== Dataset entries ==

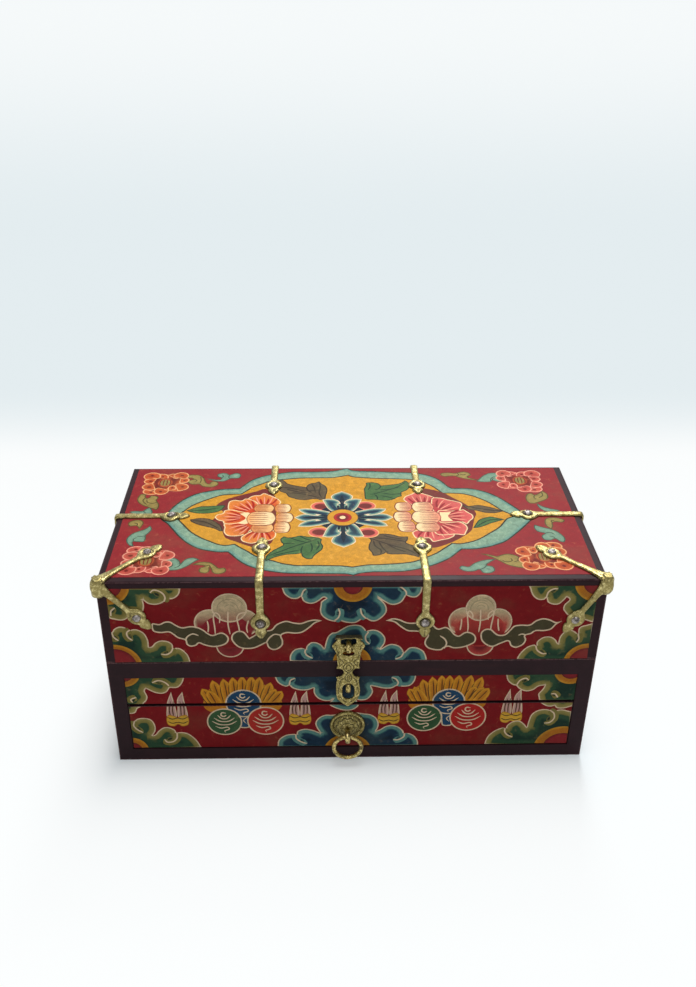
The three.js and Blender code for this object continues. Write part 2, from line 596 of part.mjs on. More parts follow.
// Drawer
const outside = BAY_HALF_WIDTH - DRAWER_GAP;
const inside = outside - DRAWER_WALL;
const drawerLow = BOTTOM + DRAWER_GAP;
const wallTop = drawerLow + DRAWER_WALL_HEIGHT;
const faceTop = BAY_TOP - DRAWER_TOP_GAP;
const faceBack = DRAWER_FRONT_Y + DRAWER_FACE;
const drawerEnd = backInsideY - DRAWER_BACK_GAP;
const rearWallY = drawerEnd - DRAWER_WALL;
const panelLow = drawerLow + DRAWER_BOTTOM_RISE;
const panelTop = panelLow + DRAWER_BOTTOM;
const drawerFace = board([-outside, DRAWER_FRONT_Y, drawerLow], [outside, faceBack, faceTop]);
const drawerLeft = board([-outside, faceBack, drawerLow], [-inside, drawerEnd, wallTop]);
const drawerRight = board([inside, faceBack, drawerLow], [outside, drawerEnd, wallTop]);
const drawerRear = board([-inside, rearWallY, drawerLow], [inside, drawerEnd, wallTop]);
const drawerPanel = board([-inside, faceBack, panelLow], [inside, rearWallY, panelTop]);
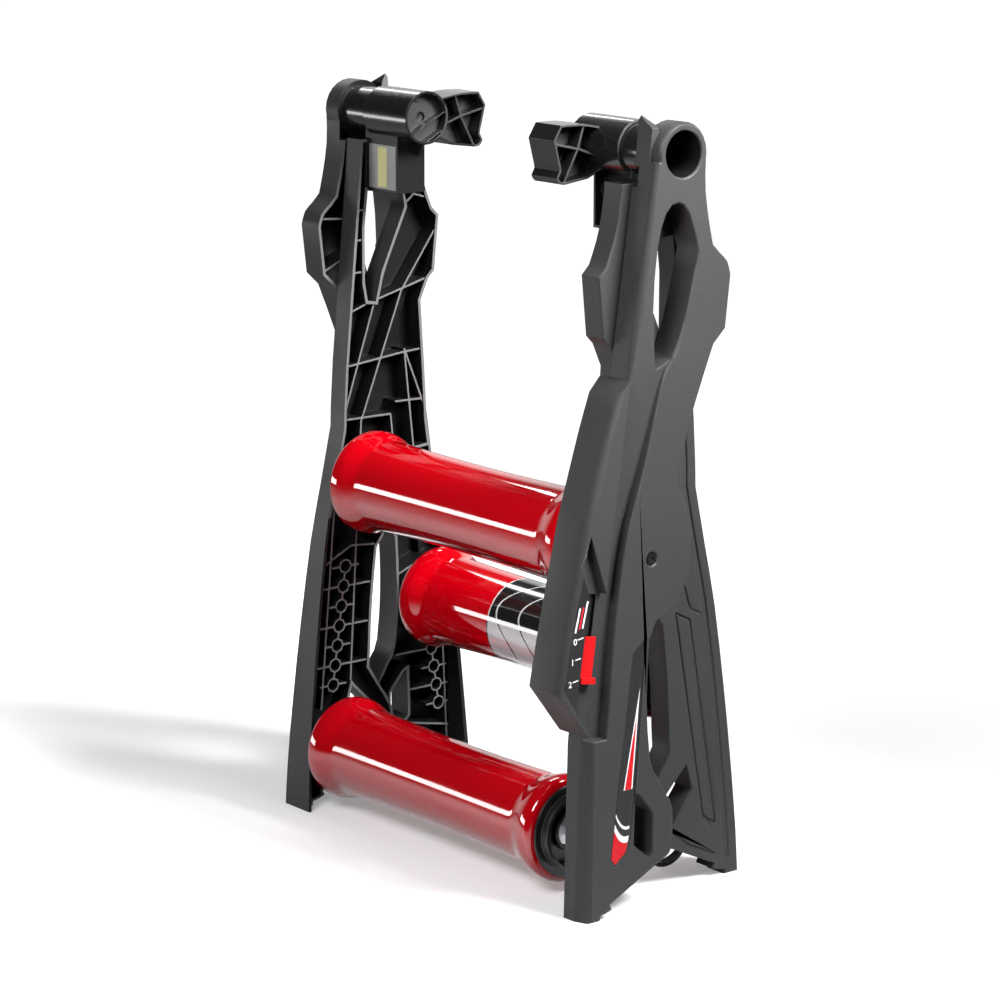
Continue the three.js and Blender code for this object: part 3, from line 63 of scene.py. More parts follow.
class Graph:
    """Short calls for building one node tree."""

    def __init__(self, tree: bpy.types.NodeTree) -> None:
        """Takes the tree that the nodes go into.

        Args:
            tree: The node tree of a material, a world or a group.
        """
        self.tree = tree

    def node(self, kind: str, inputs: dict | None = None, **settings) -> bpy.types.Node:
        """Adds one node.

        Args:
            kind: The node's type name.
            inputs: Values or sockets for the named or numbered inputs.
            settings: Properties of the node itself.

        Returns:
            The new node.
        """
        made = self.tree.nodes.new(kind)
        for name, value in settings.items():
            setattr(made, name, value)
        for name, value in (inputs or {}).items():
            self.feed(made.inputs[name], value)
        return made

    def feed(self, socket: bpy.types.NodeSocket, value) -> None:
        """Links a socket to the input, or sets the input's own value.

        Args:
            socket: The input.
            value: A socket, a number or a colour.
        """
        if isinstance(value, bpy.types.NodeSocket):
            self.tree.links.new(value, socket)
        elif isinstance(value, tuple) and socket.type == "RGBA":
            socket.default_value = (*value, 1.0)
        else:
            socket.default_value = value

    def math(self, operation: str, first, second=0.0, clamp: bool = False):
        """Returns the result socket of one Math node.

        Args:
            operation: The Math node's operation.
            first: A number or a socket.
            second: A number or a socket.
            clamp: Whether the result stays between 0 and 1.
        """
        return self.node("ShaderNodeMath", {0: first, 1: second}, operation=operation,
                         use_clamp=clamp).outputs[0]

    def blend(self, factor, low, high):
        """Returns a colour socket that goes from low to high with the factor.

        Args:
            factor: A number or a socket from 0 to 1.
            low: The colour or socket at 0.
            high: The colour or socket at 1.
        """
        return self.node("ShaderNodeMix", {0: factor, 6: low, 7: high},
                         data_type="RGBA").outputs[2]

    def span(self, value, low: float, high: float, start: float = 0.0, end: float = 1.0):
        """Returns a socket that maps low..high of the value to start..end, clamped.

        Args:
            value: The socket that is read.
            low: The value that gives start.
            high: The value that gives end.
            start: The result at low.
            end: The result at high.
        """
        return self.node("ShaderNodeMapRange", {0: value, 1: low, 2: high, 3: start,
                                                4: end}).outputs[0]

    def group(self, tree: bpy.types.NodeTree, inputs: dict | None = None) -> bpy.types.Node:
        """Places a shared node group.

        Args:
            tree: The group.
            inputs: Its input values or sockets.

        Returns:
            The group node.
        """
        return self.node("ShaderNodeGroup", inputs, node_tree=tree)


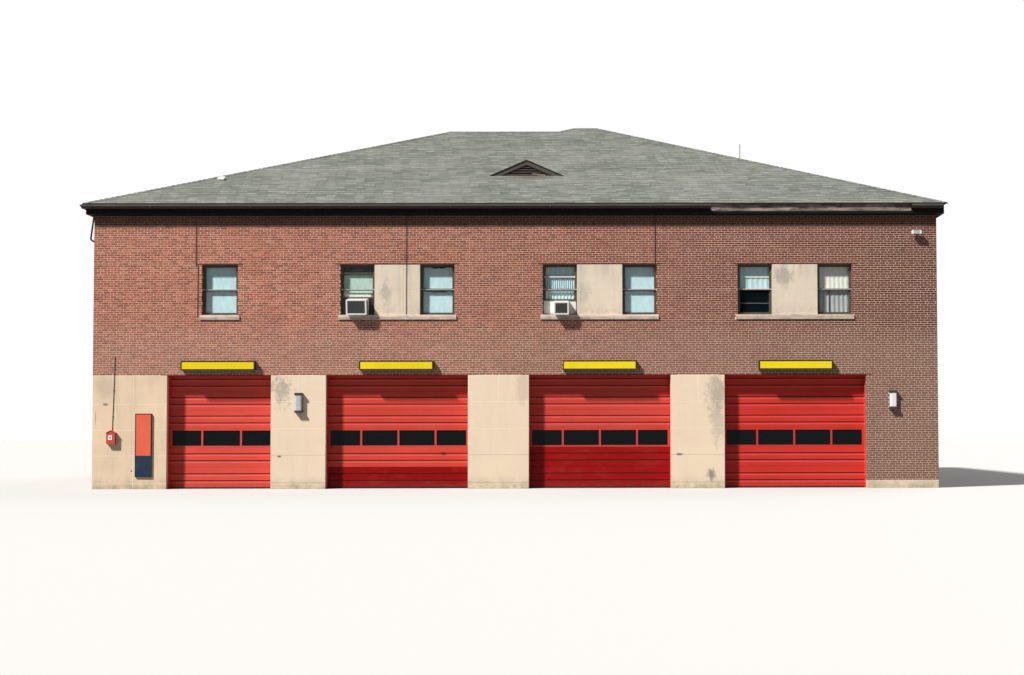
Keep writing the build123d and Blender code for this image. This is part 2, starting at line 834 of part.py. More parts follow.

===

Instructions for the task:
Gather from the data above every line with the string "More".

Output for this exercise:
The three.js and Blender code for this object continues. Write part 2, from line 596 of part.mjs on. More parts follow.
Continue the three.js and Blender code for this object: part 3, from line 63 of scene.py. More parts follow.
Keep writing the build123d and Blender code for this image. This is part 2, starting at line 834 of part.py. More parts follow.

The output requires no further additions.